Rows from an object dataset >>
____________

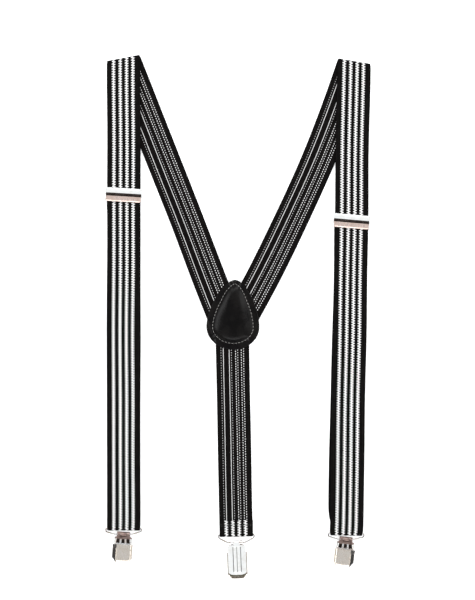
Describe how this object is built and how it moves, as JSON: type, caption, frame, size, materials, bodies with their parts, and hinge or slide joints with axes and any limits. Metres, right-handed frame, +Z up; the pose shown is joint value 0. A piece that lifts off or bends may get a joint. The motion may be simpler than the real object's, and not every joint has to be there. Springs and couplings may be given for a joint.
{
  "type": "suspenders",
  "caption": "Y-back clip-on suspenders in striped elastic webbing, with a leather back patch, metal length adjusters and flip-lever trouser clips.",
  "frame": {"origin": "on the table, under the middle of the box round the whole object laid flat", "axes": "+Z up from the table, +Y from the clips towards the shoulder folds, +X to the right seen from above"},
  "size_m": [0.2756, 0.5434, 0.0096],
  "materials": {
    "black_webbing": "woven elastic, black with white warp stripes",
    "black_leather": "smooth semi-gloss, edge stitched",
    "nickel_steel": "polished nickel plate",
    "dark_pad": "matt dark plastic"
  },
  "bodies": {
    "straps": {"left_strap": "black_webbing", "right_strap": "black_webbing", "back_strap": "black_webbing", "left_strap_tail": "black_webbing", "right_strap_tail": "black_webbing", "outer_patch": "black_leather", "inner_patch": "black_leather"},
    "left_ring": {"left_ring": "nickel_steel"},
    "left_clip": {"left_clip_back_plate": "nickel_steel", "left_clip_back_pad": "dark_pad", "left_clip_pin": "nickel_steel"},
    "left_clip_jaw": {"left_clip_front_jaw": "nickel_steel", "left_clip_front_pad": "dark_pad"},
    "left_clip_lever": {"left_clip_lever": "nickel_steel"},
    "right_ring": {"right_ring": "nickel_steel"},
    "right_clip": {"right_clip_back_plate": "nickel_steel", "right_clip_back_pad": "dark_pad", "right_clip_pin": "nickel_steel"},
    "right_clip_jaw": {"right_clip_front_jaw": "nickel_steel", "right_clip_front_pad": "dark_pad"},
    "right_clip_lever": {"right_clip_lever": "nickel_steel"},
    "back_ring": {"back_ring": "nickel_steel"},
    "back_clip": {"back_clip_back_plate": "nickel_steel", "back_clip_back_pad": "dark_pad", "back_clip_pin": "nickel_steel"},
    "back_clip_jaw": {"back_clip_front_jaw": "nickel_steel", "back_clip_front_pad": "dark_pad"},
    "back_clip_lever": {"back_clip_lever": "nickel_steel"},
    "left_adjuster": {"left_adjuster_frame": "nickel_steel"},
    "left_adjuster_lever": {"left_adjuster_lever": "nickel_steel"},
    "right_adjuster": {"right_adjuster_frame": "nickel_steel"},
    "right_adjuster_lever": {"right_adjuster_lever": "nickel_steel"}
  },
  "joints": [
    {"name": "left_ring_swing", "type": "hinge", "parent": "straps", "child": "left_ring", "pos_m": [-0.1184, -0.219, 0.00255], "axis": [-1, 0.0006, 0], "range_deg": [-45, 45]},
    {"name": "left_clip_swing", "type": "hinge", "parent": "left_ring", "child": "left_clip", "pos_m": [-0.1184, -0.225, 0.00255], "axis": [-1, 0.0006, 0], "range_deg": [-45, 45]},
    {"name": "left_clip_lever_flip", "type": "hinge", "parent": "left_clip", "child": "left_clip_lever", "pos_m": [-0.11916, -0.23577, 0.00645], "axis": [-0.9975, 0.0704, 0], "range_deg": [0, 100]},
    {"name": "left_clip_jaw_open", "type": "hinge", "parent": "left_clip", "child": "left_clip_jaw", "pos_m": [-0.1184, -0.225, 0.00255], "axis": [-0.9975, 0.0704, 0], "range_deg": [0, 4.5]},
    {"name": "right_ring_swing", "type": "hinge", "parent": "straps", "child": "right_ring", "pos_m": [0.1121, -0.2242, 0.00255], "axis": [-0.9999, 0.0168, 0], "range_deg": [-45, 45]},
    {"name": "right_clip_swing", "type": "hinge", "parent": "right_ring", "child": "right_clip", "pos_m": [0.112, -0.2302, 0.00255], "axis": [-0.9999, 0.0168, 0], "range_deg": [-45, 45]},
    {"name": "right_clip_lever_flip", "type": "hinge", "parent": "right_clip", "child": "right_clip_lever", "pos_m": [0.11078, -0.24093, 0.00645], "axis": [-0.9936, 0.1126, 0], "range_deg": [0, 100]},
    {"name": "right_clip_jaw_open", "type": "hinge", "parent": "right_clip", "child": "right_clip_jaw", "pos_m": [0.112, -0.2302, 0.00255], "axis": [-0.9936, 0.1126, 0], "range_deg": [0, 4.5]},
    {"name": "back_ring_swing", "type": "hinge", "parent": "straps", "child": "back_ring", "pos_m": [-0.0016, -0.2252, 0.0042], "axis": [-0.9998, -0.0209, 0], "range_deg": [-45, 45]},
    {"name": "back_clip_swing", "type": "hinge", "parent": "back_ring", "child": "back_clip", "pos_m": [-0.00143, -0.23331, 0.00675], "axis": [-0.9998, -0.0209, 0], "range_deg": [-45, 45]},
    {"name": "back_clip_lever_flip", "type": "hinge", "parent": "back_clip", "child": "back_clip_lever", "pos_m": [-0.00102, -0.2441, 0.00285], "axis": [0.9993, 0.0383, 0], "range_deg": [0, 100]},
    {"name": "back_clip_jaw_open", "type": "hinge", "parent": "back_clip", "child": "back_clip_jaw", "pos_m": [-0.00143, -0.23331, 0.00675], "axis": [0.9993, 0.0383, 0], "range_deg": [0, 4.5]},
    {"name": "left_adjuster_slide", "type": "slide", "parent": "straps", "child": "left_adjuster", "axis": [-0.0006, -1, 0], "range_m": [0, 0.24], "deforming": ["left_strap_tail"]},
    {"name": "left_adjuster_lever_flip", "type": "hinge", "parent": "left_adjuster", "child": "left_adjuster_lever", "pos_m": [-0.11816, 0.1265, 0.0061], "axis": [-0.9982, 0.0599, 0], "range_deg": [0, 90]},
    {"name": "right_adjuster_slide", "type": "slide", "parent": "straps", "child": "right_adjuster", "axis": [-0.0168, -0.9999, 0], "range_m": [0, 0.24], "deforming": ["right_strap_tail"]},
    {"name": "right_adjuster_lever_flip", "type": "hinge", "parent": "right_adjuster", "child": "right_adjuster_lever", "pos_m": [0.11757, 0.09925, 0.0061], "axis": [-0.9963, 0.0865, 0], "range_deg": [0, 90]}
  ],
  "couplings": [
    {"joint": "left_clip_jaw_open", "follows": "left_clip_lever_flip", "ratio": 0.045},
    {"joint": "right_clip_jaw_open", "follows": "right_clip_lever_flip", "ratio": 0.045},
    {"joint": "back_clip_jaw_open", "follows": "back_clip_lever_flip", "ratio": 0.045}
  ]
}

____________

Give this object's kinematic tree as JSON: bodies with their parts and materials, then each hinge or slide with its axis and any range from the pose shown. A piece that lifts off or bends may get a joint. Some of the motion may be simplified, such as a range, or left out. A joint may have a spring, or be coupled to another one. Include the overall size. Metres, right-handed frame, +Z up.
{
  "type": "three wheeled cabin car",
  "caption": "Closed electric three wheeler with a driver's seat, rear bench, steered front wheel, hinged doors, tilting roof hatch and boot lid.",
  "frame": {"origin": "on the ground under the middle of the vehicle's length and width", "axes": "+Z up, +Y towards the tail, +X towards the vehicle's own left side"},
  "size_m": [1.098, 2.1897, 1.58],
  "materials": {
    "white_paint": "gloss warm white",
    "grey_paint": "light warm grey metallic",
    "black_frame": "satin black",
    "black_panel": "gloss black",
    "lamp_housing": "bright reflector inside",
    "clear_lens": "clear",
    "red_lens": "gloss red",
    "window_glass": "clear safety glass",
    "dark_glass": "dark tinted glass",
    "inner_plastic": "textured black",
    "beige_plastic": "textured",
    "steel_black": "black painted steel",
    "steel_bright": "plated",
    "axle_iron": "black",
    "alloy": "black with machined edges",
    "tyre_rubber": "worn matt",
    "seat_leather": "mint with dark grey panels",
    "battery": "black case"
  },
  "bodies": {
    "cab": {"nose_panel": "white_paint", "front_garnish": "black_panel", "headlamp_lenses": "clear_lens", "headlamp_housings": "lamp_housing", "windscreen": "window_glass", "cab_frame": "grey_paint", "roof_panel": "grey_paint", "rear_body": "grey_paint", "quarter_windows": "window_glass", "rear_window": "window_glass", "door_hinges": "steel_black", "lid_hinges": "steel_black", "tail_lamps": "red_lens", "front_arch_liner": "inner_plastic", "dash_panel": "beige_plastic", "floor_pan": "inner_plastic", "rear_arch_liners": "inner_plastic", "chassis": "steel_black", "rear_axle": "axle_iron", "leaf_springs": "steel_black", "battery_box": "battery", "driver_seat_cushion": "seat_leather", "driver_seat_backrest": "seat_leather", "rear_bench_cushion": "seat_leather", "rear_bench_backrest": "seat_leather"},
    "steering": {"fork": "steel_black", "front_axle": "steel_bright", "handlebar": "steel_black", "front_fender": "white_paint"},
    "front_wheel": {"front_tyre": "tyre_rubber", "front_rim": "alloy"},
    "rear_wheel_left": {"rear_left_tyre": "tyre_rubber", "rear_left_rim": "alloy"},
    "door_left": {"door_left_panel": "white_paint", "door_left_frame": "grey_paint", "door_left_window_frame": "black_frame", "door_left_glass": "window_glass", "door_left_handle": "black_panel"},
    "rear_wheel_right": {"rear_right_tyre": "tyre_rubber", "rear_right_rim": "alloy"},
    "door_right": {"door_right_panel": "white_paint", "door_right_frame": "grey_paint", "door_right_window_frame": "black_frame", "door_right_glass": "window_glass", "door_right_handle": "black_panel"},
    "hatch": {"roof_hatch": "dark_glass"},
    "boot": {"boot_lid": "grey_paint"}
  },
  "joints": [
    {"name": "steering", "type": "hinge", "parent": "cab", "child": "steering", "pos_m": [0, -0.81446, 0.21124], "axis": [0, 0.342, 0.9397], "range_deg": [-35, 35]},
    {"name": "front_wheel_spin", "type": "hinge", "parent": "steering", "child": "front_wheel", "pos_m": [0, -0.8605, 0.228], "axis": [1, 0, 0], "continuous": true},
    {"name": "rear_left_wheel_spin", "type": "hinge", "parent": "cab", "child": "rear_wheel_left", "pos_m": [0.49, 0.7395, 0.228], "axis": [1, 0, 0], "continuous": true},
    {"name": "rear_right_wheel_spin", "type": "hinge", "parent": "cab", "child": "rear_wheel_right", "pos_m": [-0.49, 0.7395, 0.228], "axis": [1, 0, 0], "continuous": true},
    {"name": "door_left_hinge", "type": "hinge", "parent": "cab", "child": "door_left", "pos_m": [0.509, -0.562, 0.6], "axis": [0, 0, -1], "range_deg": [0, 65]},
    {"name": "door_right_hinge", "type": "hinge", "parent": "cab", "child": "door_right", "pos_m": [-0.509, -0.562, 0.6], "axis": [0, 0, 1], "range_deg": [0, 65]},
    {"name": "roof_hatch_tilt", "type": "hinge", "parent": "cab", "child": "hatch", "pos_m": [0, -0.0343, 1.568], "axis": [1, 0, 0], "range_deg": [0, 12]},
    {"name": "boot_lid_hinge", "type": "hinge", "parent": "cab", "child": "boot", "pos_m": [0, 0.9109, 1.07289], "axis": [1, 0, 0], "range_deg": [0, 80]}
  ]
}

____________

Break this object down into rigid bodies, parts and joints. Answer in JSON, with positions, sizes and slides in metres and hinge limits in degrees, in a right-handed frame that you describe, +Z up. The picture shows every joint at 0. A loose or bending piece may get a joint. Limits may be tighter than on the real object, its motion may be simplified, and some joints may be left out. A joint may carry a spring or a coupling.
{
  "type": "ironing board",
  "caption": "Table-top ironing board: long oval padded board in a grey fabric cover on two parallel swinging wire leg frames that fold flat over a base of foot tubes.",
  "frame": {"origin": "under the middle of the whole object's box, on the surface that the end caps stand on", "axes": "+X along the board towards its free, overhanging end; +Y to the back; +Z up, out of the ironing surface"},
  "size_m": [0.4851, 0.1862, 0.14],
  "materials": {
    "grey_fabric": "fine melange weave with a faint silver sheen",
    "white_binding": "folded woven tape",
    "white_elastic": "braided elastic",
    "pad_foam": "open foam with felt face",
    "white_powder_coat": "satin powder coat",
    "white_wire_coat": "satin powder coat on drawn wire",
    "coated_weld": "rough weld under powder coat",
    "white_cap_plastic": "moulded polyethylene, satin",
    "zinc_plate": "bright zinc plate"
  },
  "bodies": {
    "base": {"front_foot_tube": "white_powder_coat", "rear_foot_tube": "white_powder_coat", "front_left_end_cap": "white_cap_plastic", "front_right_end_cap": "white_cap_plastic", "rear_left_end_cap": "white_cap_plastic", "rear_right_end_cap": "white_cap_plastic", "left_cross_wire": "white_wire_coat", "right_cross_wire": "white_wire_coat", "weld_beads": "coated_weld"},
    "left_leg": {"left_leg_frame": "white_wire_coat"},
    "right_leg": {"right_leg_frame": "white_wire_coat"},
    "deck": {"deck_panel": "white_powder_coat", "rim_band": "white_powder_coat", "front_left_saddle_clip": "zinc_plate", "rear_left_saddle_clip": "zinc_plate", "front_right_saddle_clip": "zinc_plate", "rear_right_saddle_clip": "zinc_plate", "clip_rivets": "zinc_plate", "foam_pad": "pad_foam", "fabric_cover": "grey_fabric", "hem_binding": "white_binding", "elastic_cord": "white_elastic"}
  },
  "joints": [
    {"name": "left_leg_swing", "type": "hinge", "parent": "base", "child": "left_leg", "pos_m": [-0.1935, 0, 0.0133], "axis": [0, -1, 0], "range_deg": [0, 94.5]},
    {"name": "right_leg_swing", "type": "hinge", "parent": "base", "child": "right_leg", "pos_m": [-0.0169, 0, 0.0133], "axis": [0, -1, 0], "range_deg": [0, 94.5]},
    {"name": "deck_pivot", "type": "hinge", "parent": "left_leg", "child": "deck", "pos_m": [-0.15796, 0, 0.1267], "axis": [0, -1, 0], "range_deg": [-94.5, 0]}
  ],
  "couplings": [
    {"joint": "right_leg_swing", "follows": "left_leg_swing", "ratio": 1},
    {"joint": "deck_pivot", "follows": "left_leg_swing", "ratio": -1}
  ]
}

____________

Search the listing for the string "shown". Copy each line where it turns up.

RESPONSE TO THE TASK >>
Describe how this object is built and how it moves, as JSON: type, caption, frame, size, materials, bodies with their parts, and hinge or slide joints with axes and any limits. Metres, right-handed frame, +Z up; the pose shown is joint value 0. A piece that lifts off or bends may get a joint. The motion may be simpler than the real object's, and not every joint has to be there. Springs and couplings may be given for a joint.
Give this object's kinematic tree as JSON: bodies with their parts and materials, then each hinge or slide with its axis and any range from the pose shown. A piece that lifts off or bends may get a joint. Some of the motion may be simplified, such as a range, or left out. A joint may have a spring, or be coupled to another one. Include the overall size. Metres, right-handed frame, +Z up.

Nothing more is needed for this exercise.